Quant à la différence d'acuité dans les impressions, nous pouvons déjà nous en faire une idée par les rêves dits «émotifs». L'âme, dans l'état de dégagement, même incomplet, non seulement perçoit, mais ressent avec une intensité beaucoup plus vive que dans l'état de veille. Des scènes, des images, des tableaux qui, dans la veille, nous affectent faiblement deviennent dans le rêve des causes de haute satisfaction ou de vive souffrance. Nous avons là un aperçu de ce que peuvent être la vie de l'Esprit et ses modes de sensation lorsque, détaché de l'enveloppe charnelle, sa mémoire, sa conscience recouvrent la plénitude de leurs vibrations. Nous comprenons dès lors comment la reconstitution des souvenirs du passé peut devenir une source de tourments. L'âme porte en elle-même son propre juge, la sanction infaillible de ses oeuvres, bonnes ou mauvaises.

On l'a constaté au cours d'accidents qui auraient pu entraîner la mort. Dans certaines chutes, pendant la trajectoire du corps humain d'un point élevé sur le sol, ou bien dans l'asphyxie par submersion, la conscience supérieure de la victime passe en revue toute la vie écoulée, avec une rapidité effrayante. Elle la revoit tout entière en quelques minutes, dans ses moindres détails.

Carl du Prel4 en donne plusieurs exemples. Haddock cite, entre autres faits, le cas de l'amiral Beaufort5 :

«L'amiral Beaufort, étant jeune, tomba d'un navire dans les eaux de la rade de Portsmouth. Avant qu'on eût pu le secourir, il avait disparu : il se noyait. A l'angoisse du premier moment avait succédé un sentiment de calme et, quoiqu'il se tint pour perdu, il ne se débattait même plus. D'ailleurs, nulle souffrance. Au contraire, les sensations étaient d'une nature agréable, participant de ce vague bien-être qui précède le sommeil dû à la fatigue.

Avec cet affaiblissement des sens coïncidait une extraordinaire surexcitation de l'activité intellectuelle ; les idées se succédaient avec une rapidité prodigieuse. D'abord l'accident qui venait de se passer, la maladresse qui en avait été la cause, le tumulte qui avait dû s'ensuivre, la douleur dont le père de la victime allait être frappé, d'autres circonstances étroitement associées au foyer domestique, furent le sujet de ses premières réflexions. Ensuite, il se rappela sa dernière croisière, voyage coupé par un naufrage, puis l'école, les progrès qu'il y avait faits, et aussi le temps perdu, enfin ses occupations et ses aventures d'enfant. Bref, la remonte entière du fleuve de la vie, et combien détaillée et précise ! Il le dit lui-même : «Chaque incident de ma vie traversait successivement mes souvenirs, non comme une esquisse légère, mais avec les détails et les accessoires d'un tableau fini ! En d'autres mots, mon existence tout entière défilait devant moi dans une sorte de revue panoramique ; chaque fait avec son appréciation morale, ou des réflexions sur sa cause et ses effets. De petits événements sans conséquence, depuis longtemps oubliés, se pressaient dans mon imagination comme s'ils n'eussent été que de la veille.» Et tout cela s'accomplit en deux minutes.»
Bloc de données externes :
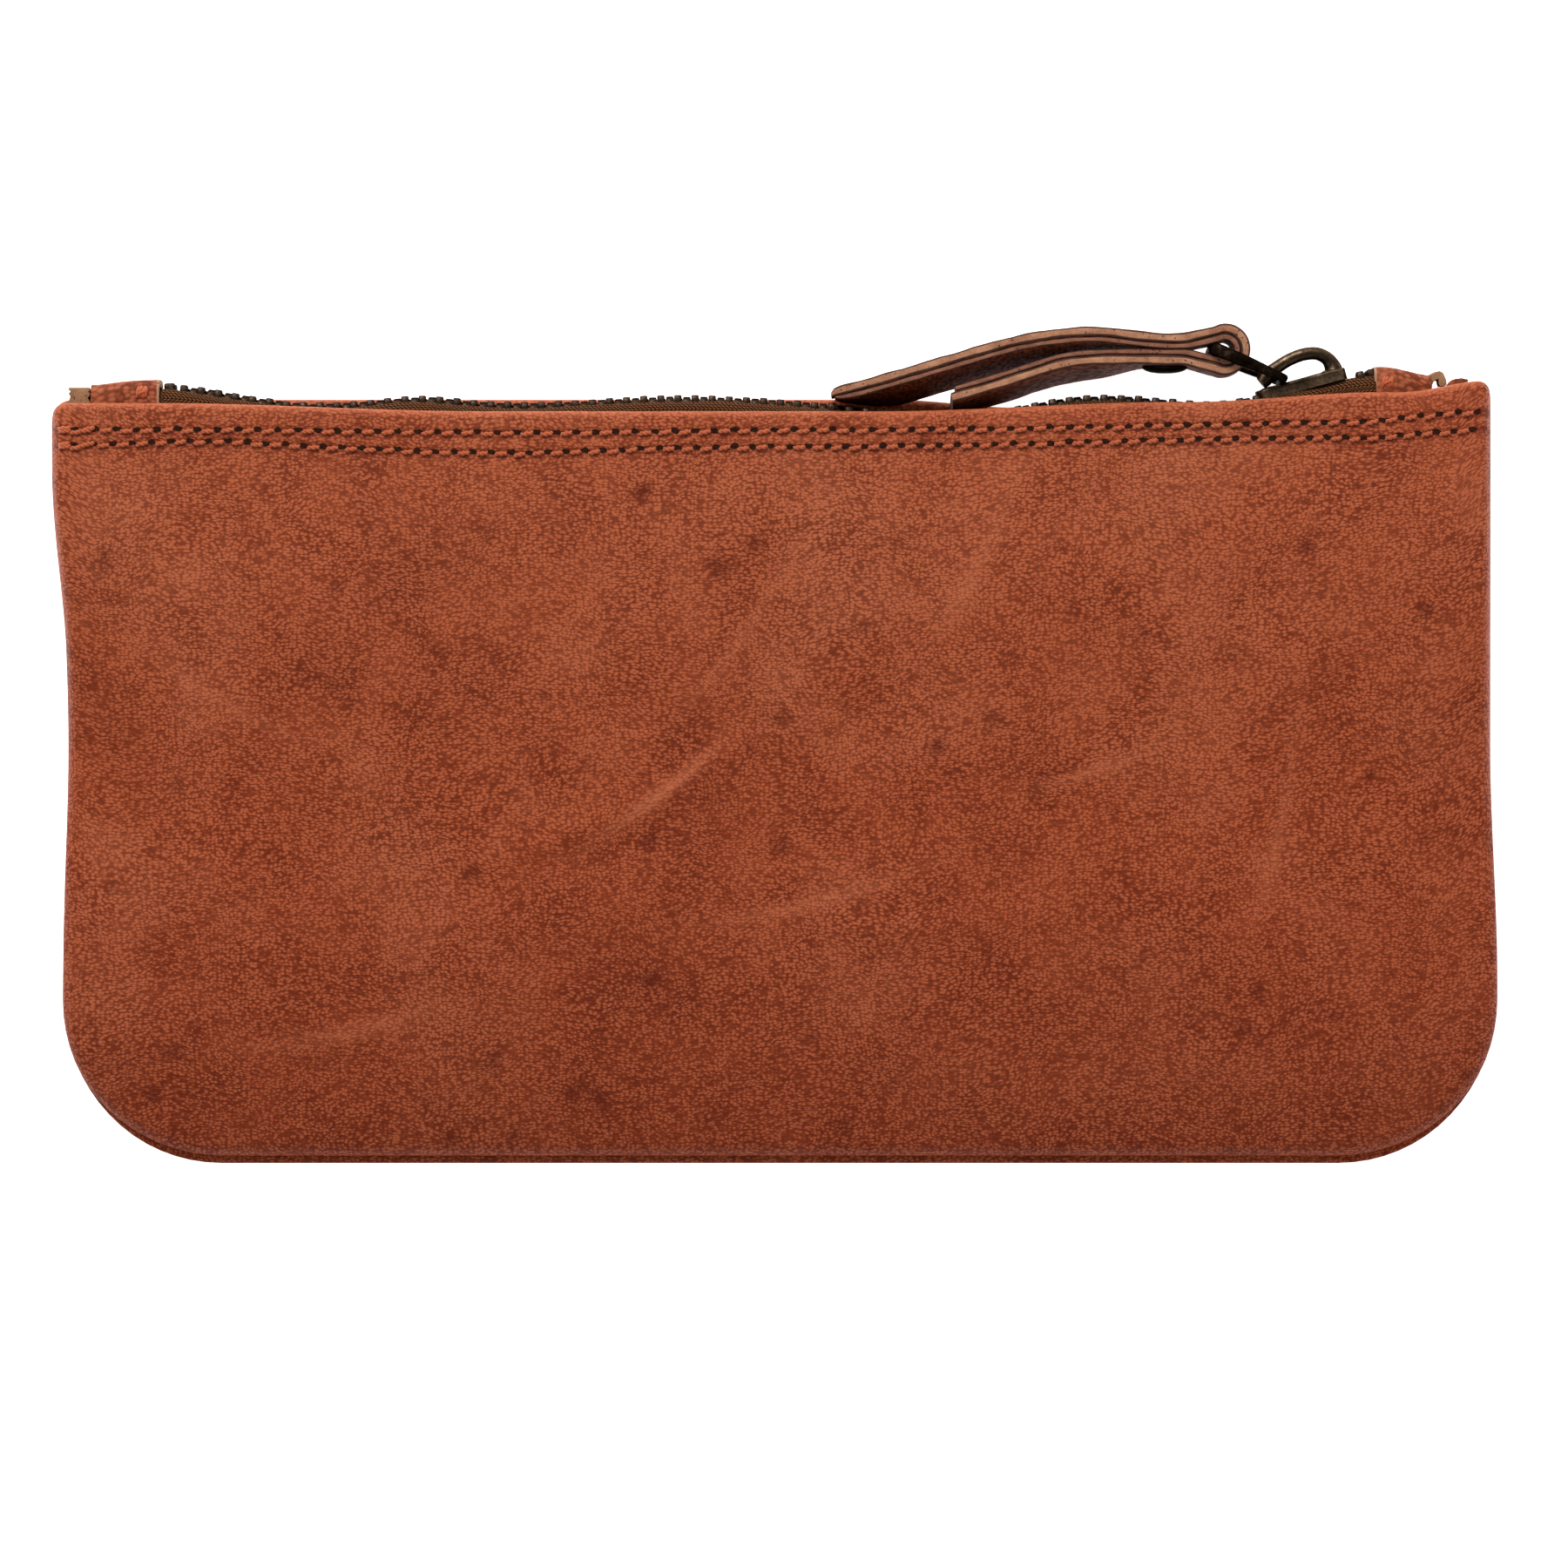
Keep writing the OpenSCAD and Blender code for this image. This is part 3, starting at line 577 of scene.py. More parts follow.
def wall(front):
    """One leather wall: its skin, its turned-in seam edge and its folded hem."""
    edge = front_edge if front else back_edge
    height = front_height if front else back_height
    sign = 1 if front else -1
    bottom = BOTTOM + 0.6 if front else BOTTOM - 0.55
    fold = 1.2
    inset = 6.0
    arcs, ups, cols = 16, 90, 170
    base_y, base_x = BOTTOM + CORNER, HALF_W - CORNER

    def top_of(x):
        corner = 3.0
        past = np.clip(np.abs(x) - (HALF_W - corner), 0, corner)
        return edge(x) - (corner - np.sqrt(corner**2 - past**2))

    def place(x, row, d):
        """Place of a point on that row: on the corner's arc, then up the side."""
        if row <= arcs:
            return base_y - (CORNER - d) * math.cos(math.pi / 2 * row / arcs)
        t = (row - arcs) / ups
        return base_y + (top_of(x) - fold - base_y) * t

    def width(row, d):
        return base_x + (CORNER - d) * math.sin(math.pi / 2 * min(row, arcs) / arcs)

    rows = arcs + ups + 1
    u = np.linspace(-1, 1, cols)
    xy = np.zeros((rows, cols, 2))
    for j in range(rows):
        x = width(j, inset) * u
        xy[j, :, 0] = x
        xy[j, :, 1] = place(x, j, inset)
    levels = [4.6, 3.5, 2.6, 1.9, 1.35, 0.9, 0.55, 0.3, 0.13, 0.03, 0.0]
    ring_xy = []
    for d in levels:
        ring = [(-width(j, d), place(np.float64(-width(j, d)), j, d)) for j in range(rows - 1, -1, -1)]
        ring += [(base_x * s, BOTTOM + d) for s in u[1:-1]]
        ring += [(width(j, d), place(np.float64(width(j, d)), j, d)) for j in range(rows)]
        ring_xy.append(ring)
    ring_xy = np.array(ring_xy, float)

    def lift(p, d=None):
        d = seam_distance(p[..., 0], p[..., 1]) if d is None else d
        z = height(p[..., 0], p[..., 1], d)
        # The bottom edge is a little further in or out than the plain outline.
        y = p[..., 1] + (bottom - BOTTOM) * smooth(1 - (p[..., 1] - BOTTOM) / 16)
        return np.stack([side_warp(p[..., 0], y), y, z], -1)

    inner = lift(xy)
    rings = [lift(r, np.full(len(r), d)) for r, d in zip(ring_xy, levels)]
    # The seam allowance turns in along the parting plane.
    for d in (0.35, 1.4, 4.5):
        r = rings[len(levels) - 1].copy()
        centre = np.stack([np.clip(r[:, 0], -base_x, base_x), np.maximum(r[:, 1], base_y), r[:, 2]], -1)
        out = r - centre
        n = np.hypot(out[:, 0], out[:, 1])[:, None]
        r[:, :2] -= out[:, :2] / np.maximum(n, 1e-6) * d
        r[:, 2] = SEAM_Z + sign * 0.1
        rings.append(r)

    verts = [inner.reshape(-1, 3)]
    uvs = [inner[..., :2].reshape(-1, 2)]
    faces = grid_faces(rows, cols, flip=not front)
    border = ([j * cols for j in range(rows - 1, -1, -1)] + [i for i in range(1, cols - 1)]
              + [j * cols + cols - 1 for j in range(rows)])
    count = rows * cols
    before = np.array(border)
    before_p = verts[0][before]
    before_uv = uvs[0][before]
    tops = [[before[0], before[-1]]]
    for r in rings:
        step = r - before_p
        flat = step[:, :2]
        out = ring_xy[-1] - ring_xy[0]
        out = out / np.linalg.norm(out, axis=1)[:, None]
        uv = before_uv + out * np.linalg.norm(step, axis=1)[:, None]
        now = count + np.arange(len(r))
        for i in range(len(r) - 1):
            quad = (before[i], now[i], now[i + 1], before[i + 1])
            faces.append(quad if front else quad[::-1])
        verts.append(r)
        uvs.append(uv)
        before, before_p, before_uv = now, r, uv
        count += len(r)
        tops.append([now[0], now[-1]])
    # The hem folds over the top row and runs down inside.
    ring_tops = tops[1:len(levels) + 1]
    top_row = ([t[0] for t in ring_tops[::-1]] + [(rows - 1) * cols + i for i in range(cols)]
               + [t[1] for t in ring_tops])
    v, uv = np.vstack(verts), np.vstack(uvs)
    start, start_uv = v[top_row], uv[top_row]
    r = np.clip((np.abs(start[:, 2] - SEAM_Z) - 0.12) / 2, 0.02, fold)
    strips, strips_uv = [], []
    for a in (15, 30, 45, 60, 75, 90, 105, 120, 135, 150, 165, 180):
        a = math.radians(a)
        p = start.copy()
        p[:, 1] += fold * math.sin(a)
        p[:, 2] -= sign * r * (1 - math.cos(a))
        strips.append(p)
        strips_uv.append(start_uv + np.stack([0 * r, fold * a + 0 * r], -1))
    for k in range(1, 8):
        p = start.copy()
        p[:, 1] -= (start[:, 1] - HEM_Y) * k / 7
        p[:, 0] *= 1 - 0.045 * min(k, 2) / 2
        d = HALF_W - np.abs(p[:, 0])
        z = height(p[:, 0], p[:, 1], np.maximum(d, 0))
        under = np.maximum(2 * r, np.minimum(2.0, 0.7 * np.abs(z - SEAM_Z)))
        p[:, 2] = z - sign * under
        strips.append(p)
        strips_uv.append(start_uv + np.stack([0 * r, fold * math.pi + (start[:, 1] - HEM_Y) * k / 7], -1))
    before = np.array(top_row)
    for p, w in zip(strips, strips_uv):
        now = count + np.arange(len(p))
        for i in range(len(p) - 1):
            quad = (before[i], before[i + 1], now[i + 1], now[i])
            faces.append(quad if front else quad[::-1])
        v, uv = np.vstack([v, p]), np.vstack([uv, w])
        before = now
        count += len(p)
    x = v[:, 0]
    # How much each point is painted lighter by the creases' painted highlights; less on the back wall.
    rubbed = sum(k * crease(x, v[:, 1], at, turn, long, wide) for at, turn, long, wide, k in CREASE_HIGHLIGHTS)
    uv[:, 1] -= edge(uv[:, 0])
    shape = Shape().add(v, faces, uv, 0,
                        upper_gap=v[:, 1] - upper_row(x) + np.where(uv[:, 1] > -0.8, 9, 0),
                        lower_gap=v[:, 1] - lower_row(x) + np.where(uv[:, 1] > -0.8, 9, 0),
                        edge_gap=np.abs(v[:, 1] - edge(x)), rubbed=rubbed if front else 0.6 * rubbed)
    name = "front_wall_leather" if front else "back_wall_leather"
    return shape.build(name, [WALL if front else BACK_WALL])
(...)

On peut citer encore l'attestation de Perty6 au sujet de Catherine Emmerich, qui revit de la même façon, en mourant, toute sa vie écoulée. Nous constatons par là que ce phénomène n'est pas limité aux cas d'accidents ; il paraît plutôt accompagner régulièrement le décès.

Tout ce que l'esprit a fait, voulu, pensé, se reflète en lui. Semblable à un miroir, l'âme réfléchit tout le bien, tout le mal accomplis. Ces images ne sont pas toujours subjectives ; par l'intensité de la volonté, elles peuvent revêtir un caractère substantiel. Elles vivent et se manifestent, pour notre félicité ou notre châtiment.

Devenue transparente dans l'Au-delà, l'âme se juge elle-même, comme elle est jugée par tous ceux qui la contemplent. Seule en présence de son passé, elle voit reparaître tous ses actes et leurs conséquences, toutes ses fautes, même les plus cachées. Il n'est pas de repos, pas d'oubli pour le criminel ; sa conscience, comme un justicier impitoyable, le poursuit sans cesse. En vain il cherche à échapper à ses obsessions ; son supplice ne pourra cesser que si le remords se changeant en repentir, il accepte de nouvelles épreuves terrestres, seul moyen de réparation et de relèvement.


1 Voir Après la Mort, première partie, passim.


2 Voir Dans l'Invisible, première partie.


3 Voir A. de Rochas, les Etats profonds de l'hypnose ; l'Extériorisation de la sensibilité ; les Frontières de la science.


4 Carl du Prel, Philos. der Mystik.


5 Haddock, Somnolism et Psychism, page 213, extrait du Journal de médecine de Paris.


6 Perty. Myst. Erscheinungen (Apparitions mystiques), II, page 443.
Ces trois auteurs sont cités par le docteur Pascal dans son mémoire présenté au Congrès de Psychologie de Paris, en 1900.